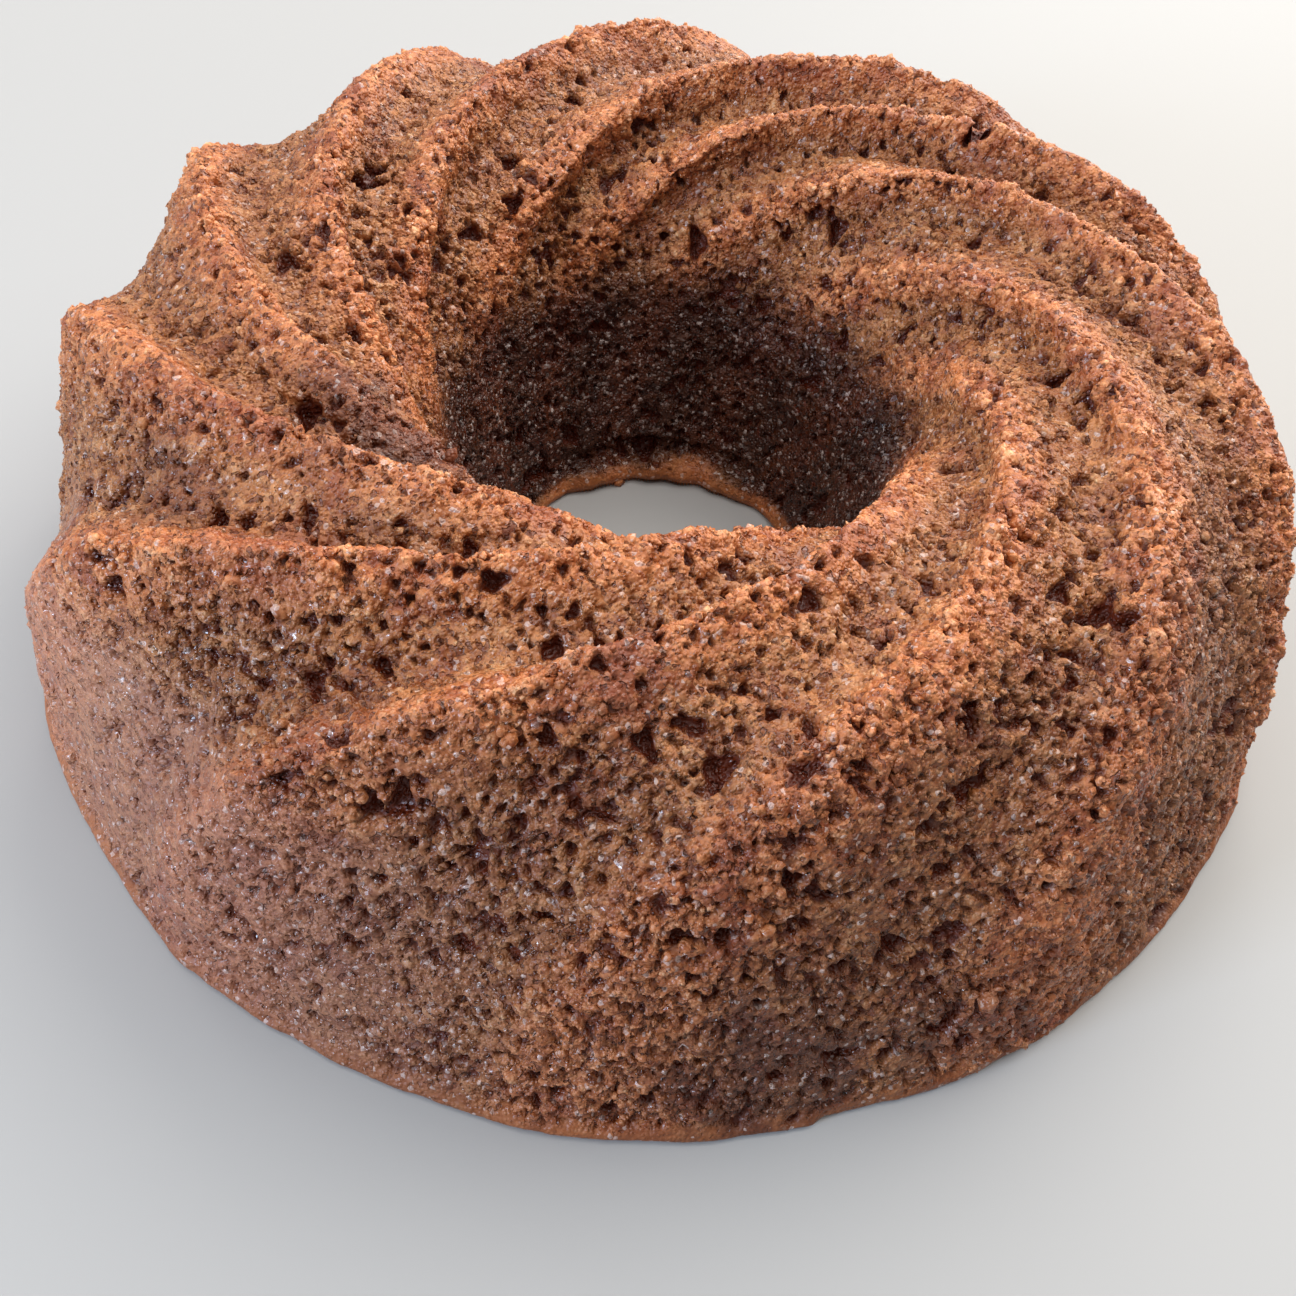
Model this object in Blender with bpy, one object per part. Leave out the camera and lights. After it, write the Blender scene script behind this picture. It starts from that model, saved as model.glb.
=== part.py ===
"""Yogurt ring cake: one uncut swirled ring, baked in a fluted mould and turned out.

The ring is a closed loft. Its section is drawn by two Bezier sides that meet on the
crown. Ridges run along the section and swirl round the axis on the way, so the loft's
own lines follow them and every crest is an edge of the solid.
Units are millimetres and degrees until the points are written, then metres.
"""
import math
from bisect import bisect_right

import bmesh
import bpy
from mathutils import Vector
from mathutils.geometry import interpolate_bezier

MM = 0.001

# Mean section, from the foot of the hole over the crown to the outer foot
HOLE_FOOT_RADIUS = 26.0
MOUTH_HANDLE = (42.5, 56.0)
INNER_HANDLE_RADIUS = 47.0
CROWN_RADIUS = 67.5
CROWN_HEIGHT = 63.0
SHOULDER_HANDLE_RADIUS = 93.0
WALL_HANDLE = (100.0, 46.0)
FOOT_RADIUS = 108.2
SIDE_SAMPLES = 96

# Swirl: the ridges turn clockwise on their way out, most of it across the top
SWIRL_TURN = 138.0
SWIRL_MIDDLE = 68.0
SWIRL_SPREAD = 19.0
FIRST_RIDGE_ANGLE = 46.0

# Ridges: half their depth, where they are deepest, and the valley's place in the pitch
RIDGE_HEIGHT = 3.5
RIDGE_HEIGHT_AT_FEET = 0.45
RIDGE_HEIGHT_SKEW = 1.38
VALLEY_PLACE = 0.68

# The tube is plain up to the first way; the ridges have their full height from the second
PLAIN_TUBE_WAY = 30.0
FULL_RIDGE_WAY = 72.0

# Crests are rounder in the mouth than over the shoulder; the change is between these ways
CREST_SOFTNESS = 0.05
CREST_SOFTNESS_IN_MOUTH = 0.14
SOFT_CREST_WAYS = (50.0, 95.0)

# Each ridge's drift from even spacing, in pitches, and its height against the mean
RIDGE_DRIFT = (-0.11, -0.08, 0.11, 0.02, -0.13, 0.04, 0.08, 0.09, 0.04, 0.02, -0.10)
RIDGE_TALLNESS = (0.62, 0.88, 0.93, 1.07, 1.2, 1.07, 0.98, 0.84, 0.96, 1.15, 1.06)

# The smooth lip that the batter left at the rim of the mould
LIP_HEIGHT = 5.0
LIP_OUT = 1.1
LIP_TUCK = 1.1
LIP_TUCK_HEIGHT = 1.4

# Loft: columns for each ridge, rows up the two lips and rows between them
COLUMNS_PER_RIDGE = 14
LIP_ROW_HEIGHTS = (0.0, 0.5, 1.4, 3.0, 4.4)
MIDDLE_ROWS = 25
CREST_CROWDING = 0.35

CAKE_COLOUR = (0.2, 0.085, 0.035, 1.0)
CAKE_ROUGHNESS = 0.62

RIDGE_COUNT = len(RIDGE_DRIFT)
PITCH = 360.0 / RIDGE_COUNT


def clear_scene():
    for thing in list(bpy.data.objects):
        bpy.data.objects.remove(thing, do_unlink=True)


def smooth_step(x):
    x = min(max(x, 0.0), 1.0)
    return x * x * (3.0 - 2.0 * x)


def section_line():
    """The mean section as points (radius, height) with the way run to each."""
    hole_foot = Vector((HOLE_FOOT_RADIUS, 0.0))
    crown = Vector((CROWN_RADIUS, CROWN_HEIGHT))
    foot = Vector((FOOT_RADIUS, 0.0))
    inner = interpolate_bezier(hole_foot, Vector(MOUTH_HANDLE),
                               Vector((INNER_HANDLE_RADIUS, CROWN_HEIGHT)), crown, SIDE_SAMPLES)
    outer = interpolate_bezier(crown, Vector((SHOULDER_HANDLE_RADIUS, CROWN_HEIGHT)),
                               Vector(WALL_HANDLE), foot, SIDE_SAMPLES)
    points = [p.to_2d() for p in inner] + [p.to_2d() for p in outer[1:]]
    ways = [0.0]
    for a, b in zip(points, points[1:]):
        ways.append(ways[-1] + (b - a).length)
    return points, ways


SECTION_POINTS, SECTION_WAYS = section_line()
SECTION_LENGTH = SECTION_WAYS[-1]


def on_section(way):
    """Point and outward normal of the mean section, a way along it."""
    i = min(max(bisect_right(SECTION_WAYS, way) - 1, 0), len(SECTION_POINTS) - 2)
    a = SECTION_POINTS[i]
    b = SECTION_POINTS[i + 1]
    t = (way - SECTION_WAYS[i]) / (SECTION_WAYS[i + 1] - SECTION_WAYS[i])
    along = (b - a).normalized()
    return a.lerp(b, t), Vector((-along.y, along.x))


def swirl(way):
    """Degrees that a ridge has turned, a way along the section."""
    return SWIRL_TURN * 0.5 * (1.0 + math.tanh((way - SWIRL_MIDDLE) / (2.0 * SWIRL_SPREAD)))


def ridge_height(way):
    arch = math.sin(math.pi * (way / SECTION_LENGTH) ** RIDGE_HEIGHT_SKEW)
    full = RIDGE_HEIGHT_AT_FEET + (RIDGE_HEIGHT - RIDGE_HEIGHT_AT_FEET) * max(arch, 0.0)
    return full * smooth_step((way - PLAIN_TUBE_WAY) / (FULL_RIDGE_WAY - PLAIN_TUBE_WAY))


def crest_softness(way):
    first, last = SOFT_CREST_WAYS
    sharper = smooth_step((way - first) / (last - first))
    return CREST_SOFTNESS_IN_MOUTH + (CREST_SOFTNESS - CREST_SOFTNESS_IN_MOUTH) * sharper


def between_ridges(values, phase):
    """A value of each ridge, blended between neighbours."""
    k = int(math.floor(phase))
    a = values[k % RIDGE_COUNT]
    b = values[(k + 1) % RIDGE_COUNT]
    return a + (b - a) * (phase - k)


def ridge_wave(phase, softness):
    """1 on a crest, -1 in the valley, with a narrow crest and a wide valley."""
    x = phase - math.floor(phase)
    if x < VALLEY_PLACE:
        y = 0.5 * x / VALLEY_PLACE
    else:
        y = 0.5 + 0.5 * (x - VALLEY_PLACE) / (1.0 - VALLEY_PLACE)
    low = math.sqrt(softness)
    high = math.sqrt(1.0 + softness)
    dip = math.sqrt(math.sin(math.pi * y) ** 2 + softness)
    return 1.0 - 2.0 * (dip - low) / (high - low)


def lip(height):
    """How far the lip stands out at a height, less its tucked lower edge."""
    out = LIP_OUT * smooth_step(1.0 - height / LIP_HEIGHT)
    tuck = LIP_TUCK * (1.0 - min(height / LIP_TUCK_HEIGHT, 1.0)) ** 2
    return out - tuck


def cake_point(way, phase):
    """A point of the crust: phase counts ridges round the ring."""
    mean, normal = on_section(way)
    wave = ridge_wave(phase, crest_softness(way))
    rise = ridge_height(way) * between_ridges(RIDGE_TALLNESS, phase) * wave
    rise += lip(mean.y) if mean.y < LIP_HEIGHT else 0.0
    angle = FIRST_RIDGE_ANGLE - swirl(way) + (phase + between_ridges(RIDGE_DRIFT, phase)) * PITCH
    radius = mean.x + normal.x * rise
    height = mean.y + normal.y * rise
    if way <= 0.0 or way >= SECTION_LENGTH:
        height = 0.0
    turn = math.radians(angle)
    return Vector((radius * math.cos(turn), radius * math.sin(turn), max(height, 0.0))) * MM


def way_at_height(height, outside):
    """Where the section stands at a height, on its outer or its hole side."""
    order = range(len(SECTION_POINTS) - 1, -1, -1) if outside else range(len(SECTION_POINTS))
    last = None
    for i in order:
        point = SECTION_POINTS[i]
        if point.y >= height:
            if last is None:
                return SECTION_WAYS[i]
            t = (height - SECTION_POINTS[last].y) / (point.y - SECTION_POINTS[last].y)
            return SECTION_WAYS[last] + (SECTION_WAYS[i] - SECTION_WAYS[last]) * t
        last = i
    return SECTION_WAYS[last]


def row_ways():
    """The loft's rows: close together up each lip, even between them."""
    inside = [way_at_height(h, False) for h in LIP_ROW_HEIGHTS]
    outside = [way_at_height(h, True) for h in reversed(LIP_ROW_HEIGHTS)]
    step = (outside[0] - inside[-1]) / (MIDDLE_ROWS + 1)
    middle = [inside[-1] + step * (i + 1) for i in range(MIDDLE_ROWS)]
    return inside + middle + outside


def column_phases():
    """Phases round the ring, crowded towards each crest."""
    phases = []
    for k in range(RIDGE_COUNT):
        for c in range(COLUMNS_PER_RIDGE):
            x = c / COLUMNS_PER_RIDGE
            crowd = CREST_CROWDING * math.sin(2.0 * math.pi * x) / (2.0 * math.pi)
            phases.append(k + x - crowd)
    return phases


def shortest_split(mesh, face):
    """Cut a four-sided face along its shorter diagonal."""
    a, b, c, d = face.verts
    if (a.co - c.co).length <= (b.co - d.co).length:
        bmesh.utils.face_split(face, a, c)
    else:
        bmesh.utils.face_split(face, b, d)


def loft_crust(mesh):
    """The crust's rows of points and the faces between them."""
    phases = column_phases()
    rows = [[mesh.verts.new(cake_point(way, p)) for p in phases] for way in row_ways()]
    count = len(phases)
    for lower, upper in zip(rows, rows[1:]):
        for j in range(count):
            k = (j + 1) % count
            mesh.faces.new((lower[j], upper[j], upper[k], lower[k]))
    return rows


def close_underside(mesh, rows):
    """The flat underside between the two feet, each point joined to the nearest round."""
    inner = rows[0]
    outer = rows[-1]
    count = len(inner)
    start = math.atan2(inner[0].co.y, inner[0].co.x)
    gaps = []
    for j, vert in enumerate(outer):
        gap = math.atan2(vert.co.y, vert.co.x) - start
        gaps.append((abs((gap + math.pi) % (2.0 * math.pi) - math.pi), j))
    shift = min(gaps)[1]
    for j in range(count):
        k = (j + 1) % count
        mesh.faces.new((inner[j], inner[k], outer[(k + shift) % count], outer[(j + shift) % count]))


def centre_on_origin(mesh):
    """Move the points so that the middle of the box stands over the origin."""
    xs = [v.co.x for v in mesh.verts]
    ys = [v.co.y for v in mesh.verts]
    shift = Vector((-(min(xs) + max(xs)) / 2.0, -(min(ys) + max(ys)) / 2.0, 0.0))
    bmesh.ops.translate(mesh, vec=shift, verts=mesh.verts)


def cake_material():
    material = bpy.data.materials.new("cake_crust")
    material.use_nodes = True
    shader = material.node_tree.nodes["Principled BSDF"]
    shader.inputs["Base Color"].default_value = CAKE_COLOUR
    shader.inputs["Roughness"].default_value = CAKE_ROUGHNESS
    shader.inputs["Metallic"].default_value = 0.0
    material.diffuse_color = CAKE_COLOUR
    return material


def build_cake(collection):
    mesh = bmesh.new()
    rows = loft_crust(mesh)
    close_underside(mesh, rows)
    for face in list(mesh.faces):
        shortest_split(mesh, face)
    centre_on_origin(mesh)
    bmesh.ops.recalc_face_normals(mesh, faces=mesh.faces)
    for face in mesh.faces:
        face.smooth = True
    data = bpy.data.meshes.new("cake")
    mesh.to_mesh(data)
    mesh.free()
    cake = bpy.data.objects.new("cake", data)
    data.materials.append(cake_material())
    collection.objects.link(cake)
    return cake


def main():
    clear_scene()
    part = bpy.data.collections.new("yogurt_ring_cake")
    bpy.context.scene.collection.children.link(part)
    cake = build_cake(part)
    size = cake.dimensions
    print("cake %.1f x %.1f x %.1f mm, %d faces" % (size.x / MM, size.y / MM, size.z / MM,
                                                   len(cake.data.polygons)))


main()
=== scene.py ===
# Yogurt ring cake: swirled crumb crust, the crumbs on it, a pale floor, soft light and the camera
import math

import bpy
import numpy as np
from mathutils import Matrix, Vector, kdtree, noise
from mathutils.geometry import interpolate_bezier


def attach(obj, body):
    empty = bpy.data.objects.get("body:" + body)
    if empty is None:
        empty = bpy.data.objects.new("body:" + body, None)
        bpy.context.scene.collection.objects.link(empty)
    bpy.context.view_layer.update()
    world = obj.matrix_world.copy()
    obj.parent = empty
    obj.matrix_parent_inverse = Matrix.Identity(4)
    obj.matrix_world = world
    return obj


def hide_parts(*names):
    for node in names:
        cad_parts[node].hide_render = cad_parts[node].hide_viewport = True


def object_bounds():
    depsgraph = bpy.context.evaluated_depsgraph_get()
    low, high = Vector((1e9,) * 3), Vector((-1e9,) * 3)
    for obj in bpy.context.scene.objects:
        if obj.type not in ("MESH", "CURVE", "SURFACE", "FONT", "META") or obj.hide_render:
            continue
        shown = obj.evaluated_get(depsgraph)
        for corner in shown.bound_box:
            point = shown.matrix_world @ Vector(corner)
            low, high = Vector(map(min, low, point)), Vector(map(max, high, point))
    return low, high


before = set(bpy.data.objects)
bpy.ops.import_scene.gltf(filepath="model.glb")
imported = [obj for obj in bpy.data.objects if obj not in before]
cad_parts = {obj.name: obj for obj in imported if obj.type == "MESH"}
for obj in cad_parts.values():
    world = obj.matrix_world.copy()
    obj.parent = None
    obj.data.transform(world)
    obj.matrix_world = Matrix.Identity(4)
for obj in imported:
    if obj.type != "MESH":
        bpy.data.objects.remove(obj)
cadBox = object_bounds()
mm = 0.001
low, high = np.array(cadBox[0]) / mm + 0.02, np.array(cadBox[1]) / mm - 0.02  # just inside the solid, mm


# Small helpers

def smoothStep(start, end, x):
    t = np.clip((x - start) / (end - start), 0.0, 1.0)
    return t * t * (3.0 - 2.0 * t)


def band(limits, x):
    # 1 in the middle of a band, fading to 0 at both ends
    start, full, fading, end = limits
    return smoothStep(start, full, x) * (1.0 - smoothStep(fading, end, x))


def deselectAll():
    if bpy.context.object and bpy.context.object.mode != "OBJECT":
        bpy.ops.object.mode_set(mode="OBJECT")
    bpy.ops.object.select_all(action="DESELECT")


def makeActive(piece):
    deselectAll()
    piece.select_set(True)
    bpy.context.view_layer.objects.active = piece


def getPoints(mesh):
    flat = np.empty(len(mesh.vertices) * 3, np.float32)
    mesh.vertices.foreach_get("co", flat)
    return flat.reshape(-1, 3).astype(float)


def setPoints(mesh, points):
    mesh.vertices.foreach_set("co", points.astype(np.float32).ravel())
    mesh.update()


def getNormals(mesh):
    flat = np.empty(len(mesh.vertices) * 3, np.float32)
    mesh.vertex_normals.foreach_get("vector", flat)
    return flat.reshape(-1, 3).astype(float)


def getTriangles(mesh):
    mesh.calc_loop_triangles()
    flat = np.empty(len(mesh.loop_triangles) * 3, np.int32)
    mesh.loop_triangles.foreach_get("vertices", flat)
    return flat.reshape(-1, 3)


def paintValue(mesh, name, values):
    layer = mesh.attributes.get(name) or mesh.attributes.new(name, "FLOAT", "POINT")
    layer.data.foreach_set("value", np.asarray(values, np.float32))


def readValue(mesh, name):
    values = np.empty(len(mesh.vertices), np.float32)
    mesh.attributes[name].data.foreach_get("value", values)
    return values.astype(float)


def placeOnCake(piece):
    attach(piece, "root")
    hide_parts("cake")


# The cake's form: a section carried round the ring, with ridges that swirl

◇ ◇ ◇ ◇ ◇

Task requirements.
Output exactly one stretch of the listing: from the line containing "MM, size.y /" through the line containing "point = shown.matrix_world", both end lines included.

Answer to the exercise.
    print("cake %.1f x %.1f x %.1f mm, %d faces" % (size.x / MM, size.y / MM, size.z / MM,
                                                   len(cake.data.polygons)))


main()
=== scene.py ===
# Yogurt ring cake: swirled crumb crust, the crumbs on it, a pale floor, soft light and the camera
import math

import bpy
import numpy as np
from mathutils import Matrix, Vector, kdtree, noise
from mathutils.geometry import interpolate_bezier


def attach(obj, body):
    empty = bpy.data.objects.get("body:" + body)
    if empty is None:
        empty = bpy.data.objects.new("body:" + body, None)
        bpy.context.scene.collection.objects.link(empty)
    bpy.context.view_layer.update()
    world = obj.matrix_world.copy()
    obj.parent = empty
    obj.matrix_parent_inverse = Matrix.Identity(4)
    obj.matrix_world = world
    return obj


def hide_parts(*names):
    for node in names:
        cad_parts[node].hide_render = cad_parts[node].hide_viewport = True


def object_bounds():
    depsgraph = bpy.context.evaluated_depsgraph_get()
    low, high = Vector((1e9,) * 3), Vector((-1e9,) * 3)
    for obj in bpy.context.scene.objects:
        if obj.type not in ("MESH", "CURVE", "SURFACE", "FONT", "META") or obj.hide_render:
            continue
        shown = obj.evaluated_get(depsgraph)
        for corner in shown.bound_box:
            point = shown.matrix_world @ Vector(corner)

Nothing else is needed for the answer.